You can execute the request using any HTTP client. Here is a standard curl example configured for streaming data:

curl -X POST "https://ai.lumiltc.dev/api.php" \
  -H "Content-Type: application/json" \
  -H "Accept: application/json" \
  -d '{
    "model": "z-ai/glm5",
    "messages": [
      {
        "role": "user",
        "content": "Hello! Can you help me write some code?"
      }
    ],
    "temperature": 1,
    "top_p": 1,
    "max_tokens": 16384,
    "seed": 42,
    "stream": true,
    "chat_template_kwargs": {
      "enable_thinking": true,
      "clear_thinking": false
    }
  }'

Payload Parameters

Parameter Type Description
model string Required. The specific model to run routing for (e.g., z-ai/glm5).
messages array Required. Array of message objects describing the conversation. Each object must contain role (user/assistant/system) and content.
temperature number Optional. Defaults to 1. Higher values make output more random, lower values make it more focused and deterministic.
top_p number Optional. Defaults to 1. Controls diversity via nucleus sampling.
max_tokens integer Optional. The maximum tokens allowed in the model's generated response.
stream boolean Optional. Defaults to false. When set to true, the service streams back partial response deltas using Server-Sent Events (SSE).
chat_template_kwargs object Optional.

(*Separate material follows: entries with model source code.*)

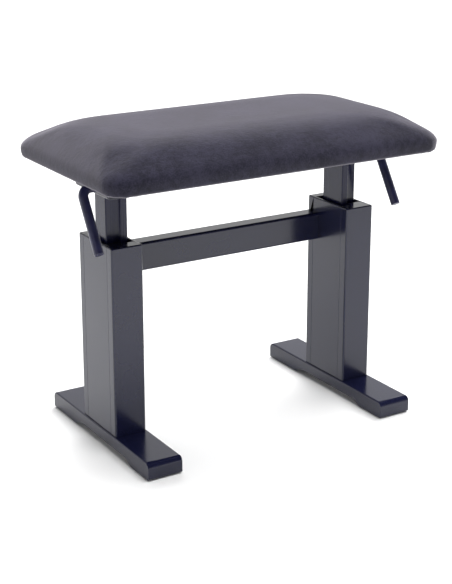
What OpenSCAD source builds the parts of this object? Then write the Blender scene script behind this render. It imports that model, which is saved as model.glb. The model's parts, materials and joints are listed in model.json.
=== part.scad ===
// Height-adjustable piano bench: a crowned velvet seat on two telescopic box columns.
// The origin is the middle of the bench on the floor. +X is to the player's right, +Y is
// to the back, where the stretcher sits, and +Z is up. The seat is at its lowest setting.

/* [Seat] */
// Length of the upholstered seat, left to right
seat_l = 556; // [520:1:620]
// Depth of the upholstered seat, front to back
seat_d = 316; // [310:1:360]
// Height of the seat's crown above its underside
seat_t = 57; // [50:1:75]
// Radius of the seat's corners in plan
seat_corner_r = 33; // [30:1:45]
// Height of the seat's underside above the floor, at the lowest setting
seat_low = 409; // [405:1:415]
// How far the seat rises
lift = 110; // [80:1:115]

/* [Legs] */
// Distance between the centres of the two columns
leg_spacing = 403.4; // [390:0.1:420]
// Width of a column, left to right
col_w = 49.4; // [48:0.1:54]
// Depth of a column, front to back
col_d = 103.4; // [100:0.1:112]
// Height of a column above its foot
col_h = 283; // [275:1:287]
// Width of a foot
foot_w = 54.4; // [54:0.1:60]
// Length of a foot, front to back
foot_l = 306.6; // [290:0.1:320]
// Height of a foot's top above the floor
foot_h = 26.6; // [24:0.1:30]
// Height of the arch under a foot
arch_h = 8; // [5:0.5:10]

/* [Stretcher] */
// Height of the stretcher's lower edge above the floor
stretcher_z = 243; // [200:1:250]
// Height of the stretcher
stretcher_h = 43.6; // [36:0.1:60]
// Thickness of the stretcher
stretcher_t = 28.8; // [26:0.1:34]

/* [Sliders and levers] */
// Thickness of a slider, left to right
slider_t = 30; // [29:0.1:31]
// Width of a slider's flange, front to back
slider_w = 51; // [48:0.1:54]
// Diameter of a lever's grip
grip_d = 14; // [13:0.1:16]
// Distance from a lever's pivot to its tip
lever_l = 96.6; // [80:0.1:100]
// Angle of a lever forward from straight down, at rest
lever_rake = 32; // [20:1:40]

/* [Hidden] */
$fn = 48;
eps = 0.01;

// Finishes
lacquer = [0.09, 0.09, 0.12];
satin_black = [0.13, 0.13, 0.2];
velvet = [0.17, 0.16, 0.2];
foam = [0.85, 0.8, 0.55];
birch = [0.75, 0.62, 0.42];
steel = [0.62, 0.62, 0.64];
nylon = [0.05, 0.05, 0.05];
cambric = [0.08, 0.08, 0.08];

// Clearances
slide_gap = 0.4;
loose_gap = 0.3;
fit_gap = 0.05;
hole_gap = 0.1;

// Columns
leg_x = leg_spacing / 2;
col_r = 3;
post_t = 15;
panel_t = 4;
cavity_x = col_w / 2 - panel_t;
cavity_y = col_d / 2 - post_t;
flange_slot_front = 32;
flange_slot_back = 36;
block_slot = 24;
slot_step_x = -3;
col_z = foot_h;
col_top = col_z + col_h;

// Feet
foot_end_r = 9;
foot_edge_r = 2.5;
glide_out = 1.5;
glide_in = 2;
glide_r = 11;
glide_front_y = -130;
glide_back_y = 120;
arch_front_y = -104;
arch_back_y = 77;
arch_run = 24;
arch_steps = 12;
column_screw_x = 12;
column_screw_y = 44;
column_screw_r = 2.5;
column_screw_l = 50;
column_screw_head_r = 5;
column_screw_head_h = 3.5;
column_screw_sink = 10;

// Sliders
flange_t = 11;
block_w = 34;
slider_bore_r = 12;
port_r = 2.1;
port_flange = [-9.5, 20.5];
port_block = [11.2, 13.2];
shoe_z = 36;
shoe_h = 14;
shoe_spigot = 12;
bush_h = 20;
bush_drop = 12;

// Head brackets, each a steel hat section
bracket_w = 56;
bracket_l = 100;
bracket_h = 30;
bracket_t = 3;
bracket_r = 5;
lip_w = 16;
bracket_top = seat_low + 0.5;
web_z = bracket_top - bracket_h;
web_top = web_z + bracket_t;
slider_screw_r = 2;
slider_screw_l = 18;
slider_screw_head_r = 3.8;
slider_screw_head_h = 2.8;

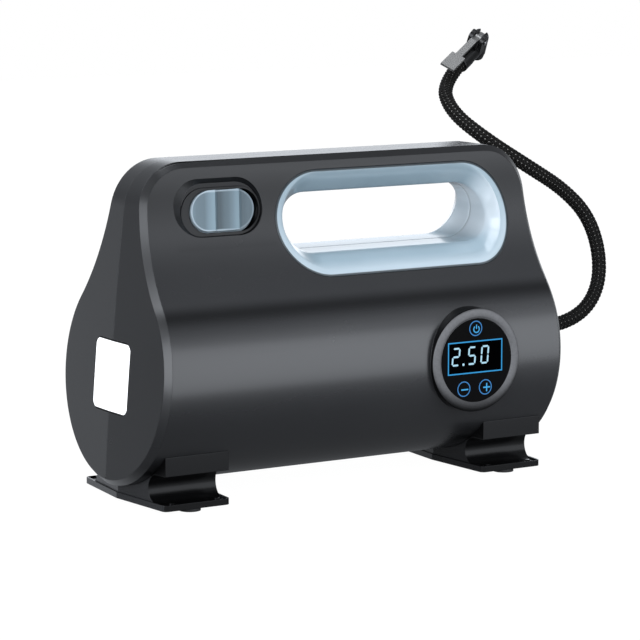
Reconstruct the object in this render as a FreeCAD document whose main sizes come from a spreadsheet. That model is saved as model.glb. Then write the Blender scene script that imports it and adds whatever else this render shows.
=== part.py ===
import FreeCAD, Part
import math
import os
import Sketcher

# Portable tire inflator. The barrel lies along X and the display faces -Y.
# The pads rest on z = 0, and the two housing halves meet in the plane y = 0.

SIZES = {
    # Barrel, grip and housing
    "axis_height": 68.6, "barrel_radius": 59.0, "waist_radius": 111.2, "waist_y": 127.6, "waist_z": 181.25,
    "top_height": 180.7, "corner_radius": 26.0, "edge_chamfer": 3.2, "wall": 2.6, "end_draft": 0.0278,
    "right_end": 129.0, "left_low": 129.0, "left_middle": 124.9, "left_top": 113.1,
    # Grip opening
    "lip_left": -36.5, "lip_right": 113.0, "lip_low": 116.9, "lip_high": 172.6, "lip_rim": 1.2,
    "lip_low_y": 36.9, "lip_high_y": 16.7,
    "throat_left": -28.2, "throat_right": 103.7, "throat_low": 128.15, "throat_high": 159.9,
    "throat_low_y": 21.0, "throat_high_y": 8.0, "liner_wall": 2.2, "liner_gap": 0.25, "liner_back": 6.0,
    # Feet
    "foot_length": 37.6, "foot_depth": 45.1, "foot_block_low": 20.1, "foot_waist": 28.9,
    "foot_plate_top": 4.0, "foot_plate_low": 1.7, "foot_shift": 2.0, "foot_flange": 0.9, "foot_rim": 1.2,
    "foot_point_out": 4.5, "foot_point_in": 3.3, "foot_corner": 3.0, "foot_x": 100.0, "foot_screw_y": 14.0,
    "nub_x": 13.5, "nub_y": 42.0, "nub_radius": 1.3, "pad_radius": 5.8, "pad_y": 39.5, "pad_shift": -1.5,
    # Display, vent and lamp
    "display_x": 66.4, "bezel_radius": 28.4, "bezel_crest": 25.6, "bezel_tube": 24.2, "lens_radius": 22.9,
    "bezel_front": 63.0, "skirt_front": 61.2, "skirt_radius": 27.5, "skirt_base": 28.6, "skirt_back": 50.0,
    "lamp_half": 19.5, "lamp_low": 48.9, "lamp_high": 86.7, "lamp_thick": 2.2, "lamp_corner": 5.5,
    "lamp_gap": 0.4,
    # Slide switch, with the outlines of its pocket, ring, slot and slider in its own frame
    "switch_x": -70.1, "switch_y": -19.4, "switch_z": 156.0, "switch_tilt": 13.5, "switch_lean": 0.114,
    "switch_travel": 3.4, "recess_depth": 2.4, "ring_drop": 1.9, "ring_thick": 1.6, "knob_proud": 1.5,
    "recess_left": -27.0, "recess_right": 26.8, "recess_low": -15.5, "recess_high": 15.5,
    "floor_left": -21.3, "floor_right": 26.5, "floor_low": -15.1, "floor_high": 13.4,
    "ring_left": -21.5, "ring_right": 26.4, "ring_low": -14.9, "ring_high": 11.0,
    "slot_left": -16.7, "slot_right": 25.6, "slot_low": -13.1, "slot_high": 9.7,
    "knob_left": -16.2, "knob_right": 21.4, "knob_low": -12.5, "knob_high": 9.3,
    "flange_left": -17.9, "flange_right": 23.1, "flange_low": -13.7, "flange_high": 10.3, "flange_thick": 1.5,
    "ridge_first": -2.8, "ridge_pitch": 14.5, "ridge_depth": 1.9,
    # Motor and gears
    "motor_x": -48.0, "drive_height": 63.6, "motor_radius": 18.0, "motor_front": -20.0, "motor_length": 56.0,
    "shaft_radius": 1.5, "gear_front": -30.0, "gear_thick": 8.0, "gear_module": 1.0,
    "pinion_teeth": 12.0, "crank_teeth": 54.0, "fan_radius": 18.0, "fan_front": 38.0, "fan_thick": 8.0,
    # Pump
    "crank_x": -15.0, "axle_radius": 3.0, "bush_radius": 5.0, "plate_front": -38.0, "plate_thick": 4.0,
    "bore_y": -7.0, "bore_radius": 11.1, "cylinder_radius": 14.0, "cylinder_left": 8.0, "cylinder_right": 32.0,
    "head_right": 42.0, "crank_throw": 7.0, "pin_radius": 2.5, "piston_face": 12.0,
    # Batteries and boards
    "cell_radius": 9.2, "cell_length": 64.8, "cell_left": 22.1, "cell_height": 26.6, "cell_pitch": 19.0,
    "board_height": 97.0,
    # Hose and chuck
    "hose_height": 71.6, "hose_radius": 4.2, "gland_end": 149.0, "chuck_radius": 5.0, "dome_radius": 5.2,
    "valve_radius": 3.95, "seal_radius": 4.4, "lever_width": 4.2, "paddle_width": 8.9, "paddle_length": 13.8,
    "lever_pin_radius": 1.0, "lever_pin_x": 12.5, "lever_pin_z": 7.6,
}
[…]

Special flags to configure model behavior (e.g., enable_thinking, clear_thinking).

Responses format

If stream: false is requested, the endpoint returns a single standard JSON payload upon generation completion.

If stream: true is requested, the endpoint streams continuous chunks over a kept-alive connection (SSE), terminating the stream with data: [DONE] when processing is complete.